What is Siddhartha about?
A young Brahmin named Siddhartha leaves his privileged home in ancient India to seek enlightenment — passing through asceticism with wandering holy men, an encounter with Gautama Buddha (whom he respects but declines to follow), years of wealth and sensual pleasure, and finally a period of contemplation beside a river, where a ferryman named Vasudeva becomes his final teacher. The novel traces Siddhartha’s journey to a wisdom that cannot be transmitted in words.
Is Siddhartha about the Buddha?
No — Siddhartha is a fictional character, not the historical Buddha. Gautama Buddha appears in the novel as a separate character, whom Siddhartha encounters and respectfully declines to follow. The protagonist’s name, Siddhartha, is a Sanskrit word meaning “he who has achieved his goals,” which is also the name the historical Buddha was given at birth. Most teachers clarify this at the outset.
Why does Siddhartha refuse to follow the Buddha?

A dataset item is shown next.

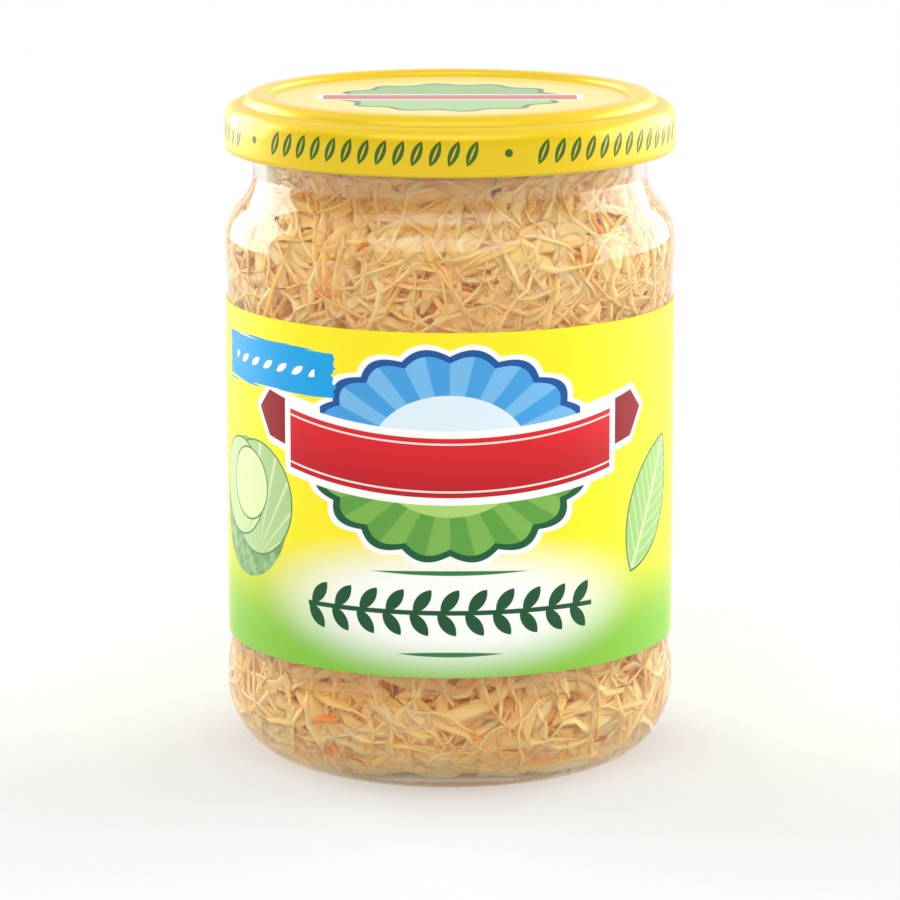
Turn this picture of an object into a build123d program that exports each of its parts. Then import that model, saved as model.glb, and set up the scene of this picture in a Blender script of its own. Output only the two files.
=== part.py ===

Siddhartha tells the Buddha that his teaching is perfect but cannot transmit the Buddha’s own experience of enlightenment to those who follow it — that wisdom cannot be taught, only lived. Each person must undergo the full range of experience for themselves. This is the novel’s central argument about the relationship between teaching and experience.
What does the river symbolize in Siddhartha?
The river is the novel’s central symbol. Vasudeva teaches Siddhartha to listen to it; what Siddhartha hears is that the river exists everywhere simultaneously — past, present, and future are all present in it — and that the sound it makes contains all sounds, including Om, the Sanskrit syllable representing the unity of all things. The river teaches what no teacher can teach in words: the unity and completeness of existence.
What grade is Siddhartha typically assigned?
Most commonly in 10th, 11th, or 12th grade — in world literature courses, comparative religion units, or AP Literature. Its brevity (approximately 150 pages) makes it accessible as an assignment even when the philosophical content is demanding. Frequently paired with readings on Hinduism, Buddhism, and Jungian psychology to provide the conceptual background the novel assumes.